The Salt Spring Center of Yoga, front entrance.

The Salt Spring Center of Yoga, front entrance.

The days are full at SSCY. I have gotten into a flow of early morning meditation followed by some outdoor exercise and asanas before eating. There are separate spaces dedicated to individual asana and meditation practice from 5-7AM each day.  There usually a yoga or pranayama class to join at 7AM, which takes us until breakfast. The food here seems to be gluten-free & vegan by default; foods outside of this range are labeled accordingly. Food quality is amazing, amazing, amazing. The bulk of the day is more or less Karma Yoga, with more interesting programs offered in the evenings. There is never a shortage of things to do!

The "Farm Yogis" doing their thing on a small section of the 69 acres of land.

The “Farm Yogis” doing their thing on a small section of the 69 acres of land.

Practicing selfless service is a key purpose of my residence here, and we are all given a great opportunity to try it out.
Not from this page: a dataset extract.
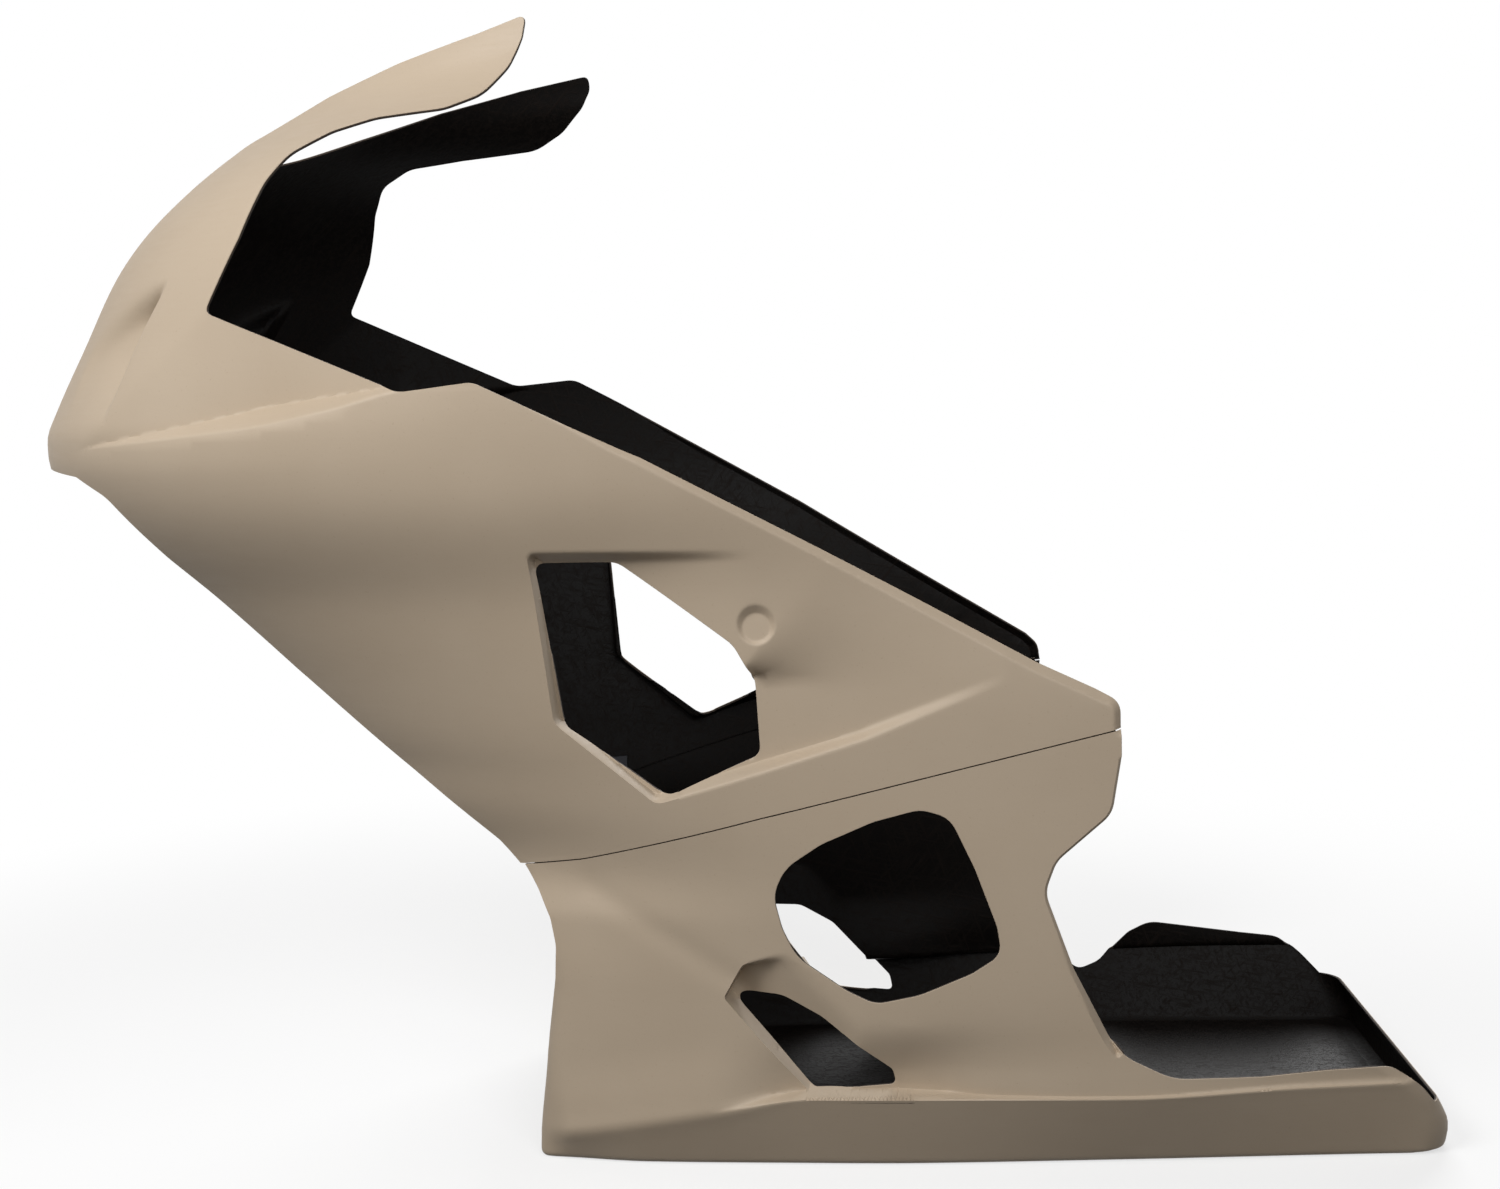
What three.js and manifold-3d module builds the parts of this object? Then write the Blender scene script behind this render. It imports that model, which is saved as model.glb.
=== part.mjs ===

I’ve been assigned to the Landscaping & Maintenance team – yay! Being outdoors and doing repetitive tasks is the perfect opportunity to apply mindfulness, mantra and grace to the task at hand. Keeping mindful during the work day also means being conscious of the body’s needs. I am encouraged to take a break whenever I need one, whether it be for a snack or just to rest for a few minutes. Timeliness is important to the extent that it shows respect for my fellow workers and the task at hand, not simply for the bottom line of worker productivity. It’s all a gentle cycle of ebb and flow, a fluid and harmonious balance of graceful seva (work).

The landscaping and maintenance HQ.

The landscaping and maintenance HQ. (My “office”.)

Most Karma Yogis here work about 6 hours per day, five days per week. Although that doesn’t sound like a huge time commitment, fun stuff abounds and the days fill fast! Obviously, there are lots of yoga asana classes, but a visitor to SSCY will also be able to try qi-gong (similar to tai chi), learn yogic philosophy, learn and practice breathing and meditation techniques, and experience satsanga (spiritual community gatherings) with devotional songs, chanting and meditation. We’ve also found some time for informal music jams and acro-yoga fun.

"the mound" -- a great place to play in the sun.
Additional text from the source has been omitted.